→ DATASET EXCERPT
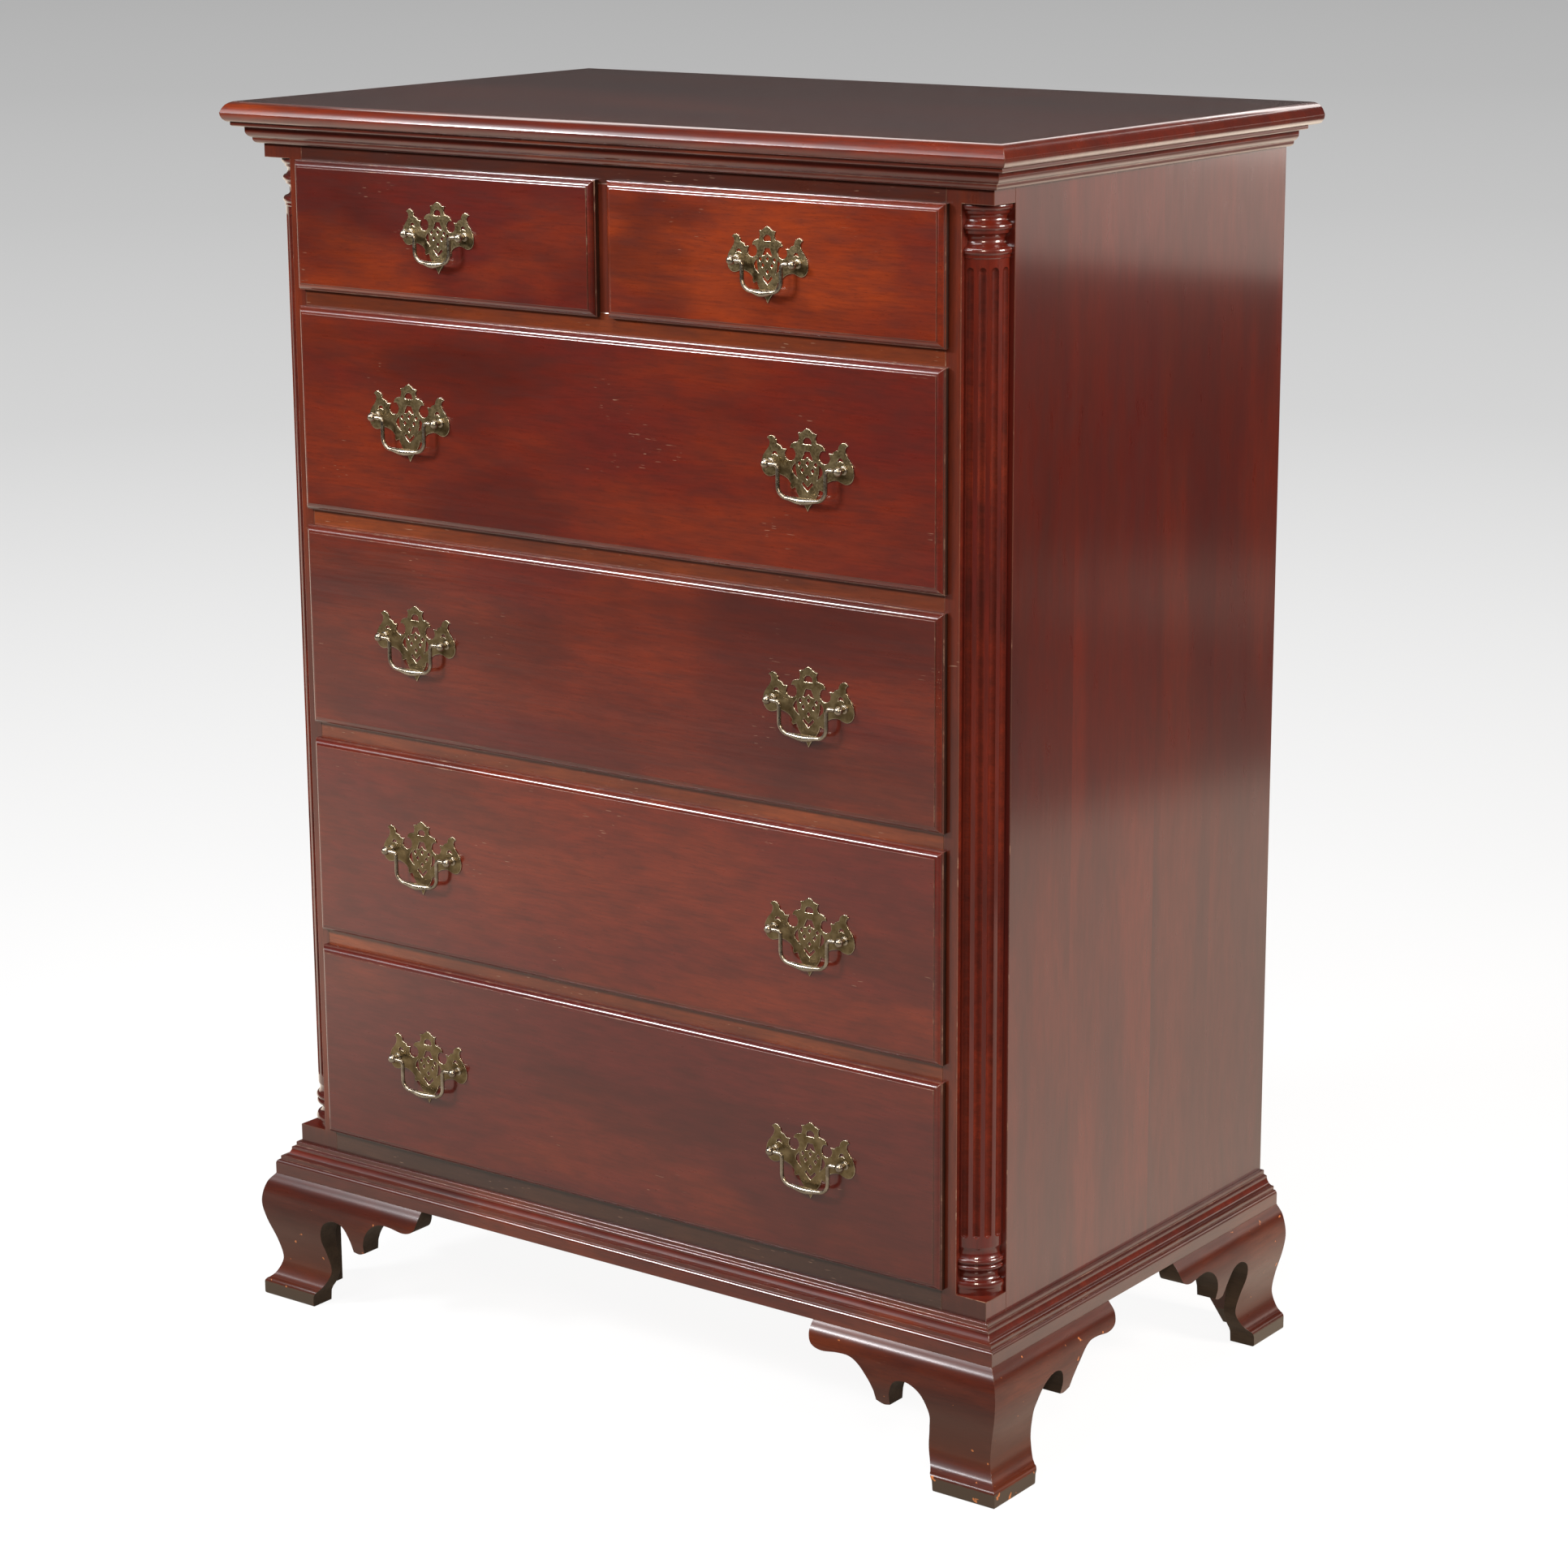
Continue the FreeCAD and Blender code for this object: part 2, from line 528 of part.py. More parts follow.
# ---- Pulls ----
class Pull:
    """One pull on a drawer front: where its middle is, and which of the two sizes it has."""

    def __init__(self, x, z, large):
        self.x = x
        self.z = z
        self.bore = LARGE_BORE if large else SMALL_BORE
        self.plate_w = LARGE_PLATE_W if large else SMALL_PLATE_W
        self.crown = LARGE_CROWN if large else SMALL_CROWN
        self.tail = LARGE_TAIL if large else SMALL_TAIL
        self.arm_x = self.bore / 2 - (LARGE_BAIL_IN if large else SMALL_BAIL_IN)
        self.drop = LARGE_BAIL_DROP if large else SMALL_BAIL_DROP
        self.plate_y = -FACE_PROUD - PLATE_T
        self.axis_y = self.plate_y - BALL_OUT

    def post_xs(self):
        return [self.x - self.bore / 2, self.x + self.bore / 2]

    def pattern(self, u, v):
        """A point of the plate's pattern, on the plate's front."""
        tall = self.crown if v > 0 else self.tail
        return V(self.x + u * self.plate_w / 2, self.plate_y, self.z + v * tall)

    def pierced(self, points):
        hole = Outline(self.pattern, *points[0]).lines(points[1:])
        return hole.solid(V(0, PLATE_T, 0))

    def diamond(self, u, v):
        mid = self.pattern(u, v)

        def near(du, dv):
            return mid + V(du, 0, dv)

        path = Outline(near, DIAMOND_HALF_W, 0).line(0, DIAMOND_HALF_H)
        path.line(-DIAMOND_HALF_W, 0).line(0, -DIAMOND_HALF_H)
        return path.solid(V(0, PLATE_T, 0))

    def plate(self):
        right = CROWN + EAR + NOTCH + WING_STEPS + WING_TIP + WING + SKIRT_TOP + SKIRT + TAIL
        left = [(-u, v) for u, v in reversed(right[1:-1])]
        path = Outline(self.pattern, *right[0]).lines(right[1:]).lines(left)
        plate = path.solid(V(0, PLATE_T, 0))
        holes = [self.pierced(CHEVRON), self.pierced(CROWN_SLOT), self.pierced(ARCH_SLOT)]
        for sign in (-1, 1):
            holes += [self.pierced([(sign * u, v) for u, v in shape]) for shape in (KITE, HALF_MOON)]
            holes += [self.diamond(sign * u, v) for u, v in SIDE_DIAMONDS]
        holes += [self.diamond(u, v) for u, v in MID_DIAMONDS]
        holes += [self.along_y(x, SHANK_R + SHANK_CLEAR, self.plate_y, PLATE_T) for x in self.post_xs()]
        for hole in holes:
            plate = plate.cut(hole)
        return plate

    def along_y(self, x, radius, y, length):
        return Part.makeCylinder(radius, length, V(x, y, self.z), Y_AXIS)

    def post(self, x):
        """A ball-headed post with its collar and shank, bored for the bail's pin."""
        inward = 1 if x < self.x else -1
        ball = Part.makeSphere(BALL_R, V(x, self.axis_y, self.z))
        stem = self.along_y(x, STEM_R, self.axis_y, BALL_OUT)
        collar = self.along_y(x, COLLAR_R, self.plate_y - COLLAR_T, COLLAR_T)
        shank_end = FRONT_INSIDE + NUT_T + 2 * COLLAR_T
        shank = self.along_y(x, SHANK_R, self.plate_y, shank_end - self.plate_y)
        post = ball.fuse(stem).fuse(collar).fuse(shank)
        bore_start = x + inward * (BALL_R - PIN_IN_BALL - PIN_CLEAR)
        bore = Part.makeCylinder(PIN_R + PIN_CLEAR, BALL_R + PIN_IN_BALL,
                                 V(bore_start, self.axis_y, self.z), X_AXIS * inward)
        return post.cut(bore)

    def nut(self, x):
        half = NUT_SIDE / 2
        block = box(x - half, x + half, FRONT_INSIDE, FRONT_INSIDE + NUT_T, self.z - half, self.z + half)
        return block.cut(self.along_y(x, SHANK_R + SHANK_CLEAR, FRONT_INSIDE, NUT_T))

    def front_holes(self):
        length = FACE_PROUD + FRONT_INSIDE
        return [self.along_y(x, SHANK_R + SHANK_CLEAR, -FACE_PROUD, length) for x in self.post_xs()]

    def bail_half(self):
        """Right half of the bail: pin, bends, arm and half of the swelled grip."""
        mid = V(self.x, self.axis_y, self.z)
        low = self.drop - GRIP_R
        pin_from = self.bore / 2 - BALL_R - WIRE_TO_BALL
        pin_to = self.bore / 2 - BALL_R + PIN_IN_BALL
        run_from = self.arm_x + BAIL_TOP_BEND
        grip_from = self.arm_x - BAIL_LOW_BEND
        arm_l = low - BAIL_TOP_BEND - BAIL_LOW_BEND
        half = Part.makeCylinder(PIN_R, pin_to - pin_from, mid + V(pin_from, 0, 0), X_AXIS)
        half = half.fuse(Part.makeCylinder(WIRE_R, pin_from - run_from, mid + V(run_from, 0, 0), X_AXIS))
        top_centre = mid + V(run_from, 0, -BAIL_TOP_BEND)
        low_centre = mid + V(grip_from, 0, BAIL_LOW_BEND - low)
        half = half.fuse(self.bend(top_centre, V(0, 0, BAIL_TOP_BEND), -Y_AXIS))
        arm_top = mid + V(self.arm_x, 0, -BAIL_TOP_BEND)
        half = half.fuse(Part.makeCylinder(WIRE_R, arm_l, arm_top, -Z_AXIS))
        half = half.fuse(self.bend(low_centre, V(BAIL_LOW_BEND, 0, 0), Y_AXIS))
        return half.fuse(self.grip(mid - V(0, 0, low), grip_from))

    def bend(self, centre, start, axis):
        """A quarter bend of the wire about a centre, from the start's side of it."""
        disc = Part.Face(Part.Wire(Part.makeCircle(WIRE_R, centre + start, axis.cross(start))))
        return disc.revolve(centre, axis, 90)

    def grip(self, centre, reach):
        """Half of the grip: a turned swell that is thickest in the middle."""
        def place(along, out):
            return centre + V(along, 0, out)

        path = Outline(place, 0, 0).line(0, GRIP_R)
        path.curve([(reach * 0.5, WIRE_R + (GRIP_R - WIRE_R) * 0.6), (reach, WIRE_R)]).line(reach, 0)
        return path.face().revolve(centre, X_AXIS, 360)

    def bail(self):
        half = self.bail_half()
        other = half.mirror(V(self.x, 0, 0), X_AXIS)
        return half.fuse(other).removeSplitter()


# ---- Drawers ----
class Drawer:
    """One drawer: the edges of its lip and of its opening, and the pulls on it."""

    def __init__(self, name, lip_x, open_x, lip_low, lip_high, pulls):
        self.name = name
        self.lip = (lip_x[0], lip_x[1], lip_low, lip_high)
        self.x0 = open_x[0] + SIDE_CLEAR
        self.x1 = open_x[1] - SIDE_CLEAR
        self.low = lip_low + LIP_OVERLAP + RUN_GAP
        self.high = lip_high - LIP_OVERLAP - TOP_CLEAR
        self.side_high = self.high - DRAWER_SIDE_DROP
        self.pulls = pulls

    def moulded(self, place, start, end, travel):
        """The lip's section between two edges, drawn across and extruded along."""
        shoulder = FACE_PROUD - MOULD_STEP
        across = MOULD_FILLET + MOULD_BULGE[0] * (MOULD_W - MOULD_FILLET)
        rise = LIP_EDGE + MOULD_BULGE[1] * (shoulder - LIP_EDGE)
        path = Outline(place, start, LIP_GAP).line(start, LIP_EDGE).line(start + MOULD_FILLET, LIP_EDGE)
        path.arc(start + across, rise, start + MOULD_W, shoulder).line(start + MOULD_W, FACE_PROUD)
        path.line(end - MOULD_W, FACE_PROUD).line(end - MOULD_W, shoulder)
        path.arc(end - across, rise, end - MOULD_FILLET, LIP_EDGE).line(end, LIP_EDGE)
        return path.line(end, LIP_GAP).solid(travel)

    def lipped_face(self):
        x0, x1, z0, z1 = self.lip

        def across(z, out):
            return V(x0, -out, z)

        def upright(x, out):
            return V(x, -out, z0)

        face = self.moulded(across, z0, z1, V(x1 - x0, 0, 0))
        return face.common(self.moulded(upright, x0, x1, V(0, 0, z1 - z0)))

    def bottom(self):
        """The bottom panel; its edges fill the grooves that are cut with it."""
        inset = DRAWER_SIDE_T - GROOVE
        z = self.low + DRAWER_BOTTOM_UP
        return box(self.x0 + inset, self.x1 - inset, FRONT_INSIDE - GROOVE, DRAWER_END,
                   z, z + DRAWER_BOTTOM_T)

    def tails(self, x, root_y, tip_y, low):
        """Dovetails of the side at x, as wedges that widen towards their tips."""
        count = round((self.side_high - low) / TAIL_PITCH)
        pitch = (self.side_high - low) / count
        tip = (pitch - PIN_W) / 2
        root = tip - TAIL_SPREAD
        wedges = []
        for index in range(count):
            mid = low + pitch * (index + 0.5)

            def place(y, z):
                return V(x, y, mid + z)

            path = Outline(place, root_y, -root).line(root_y, root).line(tip_y, tip).line(tip_y, -tip)
            wedges.append(path.solid(V(DRAWER_SIDE_T, 0, 0)))
        return wedges

    def boards(self):
        """The front, the two sides and the back, dovetailed and grooved for the bottom."""
        bottom = self.bottom()
        back_y = DRAWER_END - DRAWER_BACK_T
        back_low = self.low + DRAWER_BOTTOM_UP + DRAWER_BOTTOM_T
        front = self.lipped_face()
        front = front.fuse(box(self.x0, self.x1, -LIP_EDGE, FRONT_INSIDE, self.low, self.high))
        back = box(self.x0, self.x1, back_y, DRAWER_END, back_low, self.side_high)
        sides = []
        for x in (self.x0, self.x1 - DRAWER_SIDE_T):
            side = box(x, x + DRAWER_SIDE_T, FRONT_INSIDE, DRAWER_END, self.low, self.side_high)
            for tail in self.tails(x, FRONT_INSIDE, FRONT_INSIDE - TAIL_L, self.low):
                front = front.cut(tail)
                side = side.fuse(tail)
            for tail in self.tails(x, back_y, DRAWER_END, back_low):
                back = back.cut(tail)
            sides.append(side)
        front = front.cut(bottom).removeSplitter()
        sides = [side.cut(back).cut(bottom).removeSplitter() for side in sides]
        return front, sides + [back]

    def build(self):
        front, rest = self.boards()
        posts = []
        for pull in self.pulls:
            for x, hole in zip(pull.post_xs(), pull.front_holes()):
                front = front.cut(hole)
                posts += [pull.post(x), pull.nut(x)]
        save(self.name + "_front", [front])
        save(self.name + "_box", rest)
        save(self.name + "_bottom", [self.bottom()])
        save(self.name + "_pull_plates", [pull.plate() for pull in self.pulls])
        save(self.name + "_pull_posts", posts)
        places = ["_left_bail", "_right_bail"] if len(self.pulls) > 1 else ["_bail"]
        for pull, place in zip(self.pulls, places):
            save(self.name + place, [pull.bail()])


def long_drawer(name, row):
    low = LOWEST_LIP + row * ROW_PITCH
    pull_z = low + LONG_FRONT_H / 2 + PULL_UP
    pulls = [Pull(x, pull_z, large=True) for x in (-LONG_PULL_X, LONG_PULL_X)]
    return Drawer(name, (-LIP_HALF, LIP_HALF), (-OPEN_HALF, OPEN_HALF), low, low + LONG_FRONT_H, pulls)


def short_drawer(name, sign):
    lip_x = sorted([sign * MULLION_LIP, sign * LIP_HALF])
    open_x = sorted([sign * MULLION_HALF, sign * OPEN_HALF])
    pull = Pull(sum(lip_x) / 2, SHORT_LIP + SHORT_FRONT_H / 2 + PULL_UP, large=False)
    return Drawer(name, lip_x, open_x, SHORT_LIP, SHORT_LIP + SHORT_FRONT_H, [pull])


def main():
    os.makedirs("parts", exist_ok=True)
    build_case()
    build_feet()
    for row, name in enumerate(["bottom_drawer", "third_drawer", "second_drawer", "upper_drawer"]):
        long_drawer(name, row).build()
    short_drawer("top_left_drawer", -1).build()
    short_drawer("top_right_drawer", 1).build()


main()
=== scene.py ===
"""A tall chest of drawers with fluted quarter columns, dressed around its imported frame."""

import logging
import math
from abc import ABC, abstractmethod
from collections.abc import Callable, Iterator, Sequence
from contextlib import contextmanager
from dataclasses import dataclass, field
from enum import Enum
from typing import Any

import bmesh
import bpy
from mathutils import Matrix, Vector


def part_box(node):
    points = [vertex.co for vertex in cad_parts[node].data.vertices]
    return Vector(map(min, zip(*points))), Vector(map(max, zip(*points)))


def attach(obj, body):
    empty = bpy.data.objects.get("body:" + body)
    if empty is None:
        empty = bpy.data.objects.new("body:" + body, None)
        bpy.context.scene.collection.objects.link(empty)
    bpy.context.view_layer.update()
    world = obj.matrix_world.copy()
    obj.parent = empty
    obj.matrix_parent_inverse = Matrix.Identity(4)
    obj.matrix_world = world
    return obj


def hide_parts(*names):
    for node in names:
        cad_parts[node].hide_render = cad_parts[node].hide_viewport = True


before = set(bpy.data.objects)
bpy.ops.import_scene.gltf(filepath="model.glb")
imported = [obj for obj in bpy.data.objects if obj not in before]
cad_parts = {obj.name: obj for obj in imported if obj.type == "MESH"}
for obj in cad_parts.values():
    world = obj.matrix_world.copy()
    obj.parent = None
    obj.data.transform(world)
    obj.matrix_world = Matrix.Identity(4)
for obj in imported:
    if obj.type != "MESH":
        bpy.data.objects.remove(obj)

LOG = logging.getLogger("chest")
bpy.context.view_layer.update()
MM = 0.001
WELD = 1e-6                     # corners this close, in metres, are one after a cut or a turn
LOOSE_WELD = 2e-6               # the same after a copy or a conversion, which leaves them further apart
SAME_POINT = 1e-4               # points of an outline this close, in its own units, are one
FACING = 0.9                    # a face whose normal reaches this far along an axis faces that way
HALF_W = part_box("side_panel_right")[1].x
FRONT_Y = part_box("corner_post_right")[0].y
BACK_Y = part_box("back_panel")[1].y

Pair = tuple[float, float]
Piece = bpy.types.Object
Material = bpy.types.Material
Tree = bpy.types.NodeTree
Node = bpy.types.Node
Socket = bpy.types.NodeSocket
Layer = tuple[Socket, str]      # a share that varies over the surface, and the hex colour laid over it


# ---------------------------------------------------------------- places and outlines
def at(x: float, y: float, z: float) -> Vector:
    """Turn millimetres into a point of the chest.

    Args:
        x: Millimetres to the right of the chest's middle.
        y: Millimetres behind the case's front face.
        z: Millimetres above the floor.

    Returns:
        The point in metres.
    """
    return Vector((x * MM, FRONT_Y + y * MM, z * MM))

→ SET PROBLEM
All lines above from the one containing "return Drawer(name, lip_x, open_x, SHORT_LIP, SHORT_LIP" to the one containing "from typing import Any" must be repeated exactly, both lines included, and no others.

→ WORKED SOLUTION
    return Drawer(name, lip_x, open_x, SHORT_LIP, SHORT_LIP + SHORT_FRONT_H, [pull])


def main():
    os.makedirs("parts", exist_ok=True)
    build_case()
    build_feet()
    for row, name in enumerate(["bottom_drawer", "third_drawer", "second_drawer", "upper_drawer"]):
        long_drawer(name, row).build()
    short_drawer("top_left_drawer", -1).build()
    short_drawer("top_right_drawer", 1).build()


main()
=== scene.py ===
"""A tall chest of drawers with fluted quarter columns, dressed around its imported frame."""

import logging
import math
from abc import ABC, abstractmethod
from collections.abc import Callable, Iterator, Sequence
from contextlib import contextmanager
from dataclasses import dataclass, field
from enum import Enum
from typing import Any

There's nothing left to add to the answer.